╭─ Supplied entries

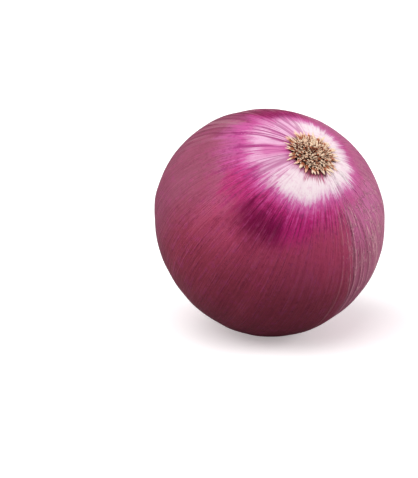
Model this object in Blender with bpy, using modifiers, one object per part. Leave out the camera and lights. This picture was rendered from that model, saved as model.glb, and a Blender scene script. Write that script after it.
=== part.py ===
"""A whole red onion lying on its side, as one comes to rest on a table.

It rests on a small flat spot under the belly, with its dried neck bent along the table behind it and
its root end lifted towards the viewer. The bulb, its papery skin and the neck grew as one piece. The
root tuft is the woody plate at the root end with the dried stubs of the trimmed roots.

Both pieces are made upright round the onion's own axis and then laid down together. On that axis the
height is 0 at the middle of the bulb, negative towards the roots and positive towards the neck.
The side at local +X is the one that comes to lie underneath.
"""

import math
import random

import bmesh
import bpy
from mathutils import Matrix, Vector, noise

MM = 0.001

# Bulb
BULB_RADIUS = 40.0 * MM
ROOT_HALF_HEIGHT = 36.3 * MM
MERIDIANS = 72
ROOT_RINGS = 18
RINGS_PER_SPAN = 3
LEAD_IN = math.radians(14.0)

# Neck side of the outline, as (radius, height), from just above the belly to the tip of the neck
SHOULDER = (
    (39.0 * MM, 9.5 * MM),
    (34.8 * MM, 19.5 * MM),
    (27.8 * MM, 28.0 * MM),
    (20.4 * MM, 34.5 * MM),
    (13.6 * MM, 40.0 * MM),
    (9.0 * MM, 44.5 * MM),
    (6.3 * MM, 49.0 * MM),
    (4.7 * MM, 54.5 * MM),
    (4.0 * MM, 60.5 * MM),
    (4.1 * MM, 65.5 * MM),
    (4.9 * MM, 69.5 * MM),
    (4.4 * MM, 72.5 * MM),
    (2.4 * MM, 74.3 * MM),
)
NECK_TIP = 75.0 * MM

# Relief of the skin, each wave as (waves round the axis, depth, shift): broad lobes of the bulb, ribs of
# the fleshy layers, and folds gathered at the neck, whose depth is a share of the radius
LOBES = ((2, 0.35 * MM, 2.2), (3, 0.25 * MM, -0.4))
RIBS = ((11, 0.09 * MM, 0.9), (17, 0.07 * MM, 2.1), (25, 0.05 * MM, 4.0))
FOLDS = ((5, 0.055, 0.3), (8, 0.065, 1.8), (13, 0.045, 3.9))
FOLDS_FROM = 22.0 * MM
FOLDS_FULL = 52.0 * MM
FOLD_TWIST = 0.9
CRUMPLE = 0.55 * MM
CRUMPLE_GRAIN = 3.2 * MM
POLE_RADIUS = 0.1 * MM

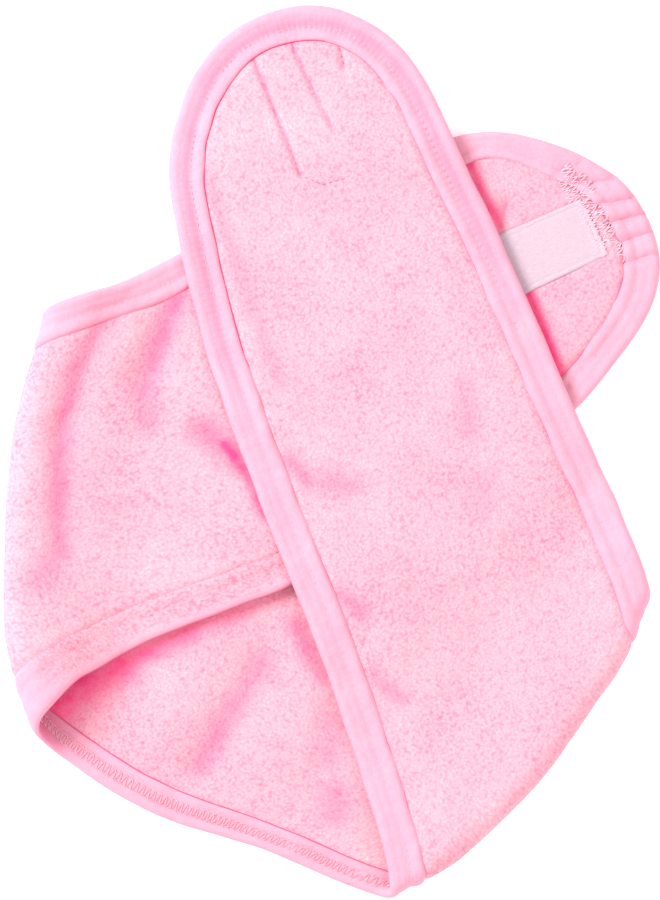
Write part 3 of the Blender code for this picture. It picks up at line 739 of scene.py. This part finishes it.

╰─

● **Problem requirements**: Return the lines above precisely as they appear, beginning at the first line and ending at the line with "on a table.", and nothing after it.

● **Answer to the task**:
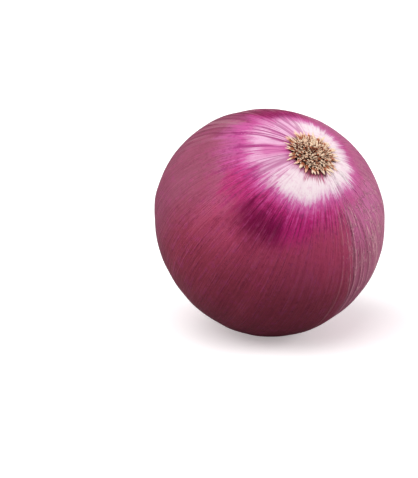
Model this object in Blender with bpy, using modifiers, one object per part. Leave out the camera and lights. This picture was rendered from that model, saved as model.glb, and a Blender scene script. Write that script after it.
=== part.py ===
"""A whole red onion lying on its side, as one comes to rest on a table.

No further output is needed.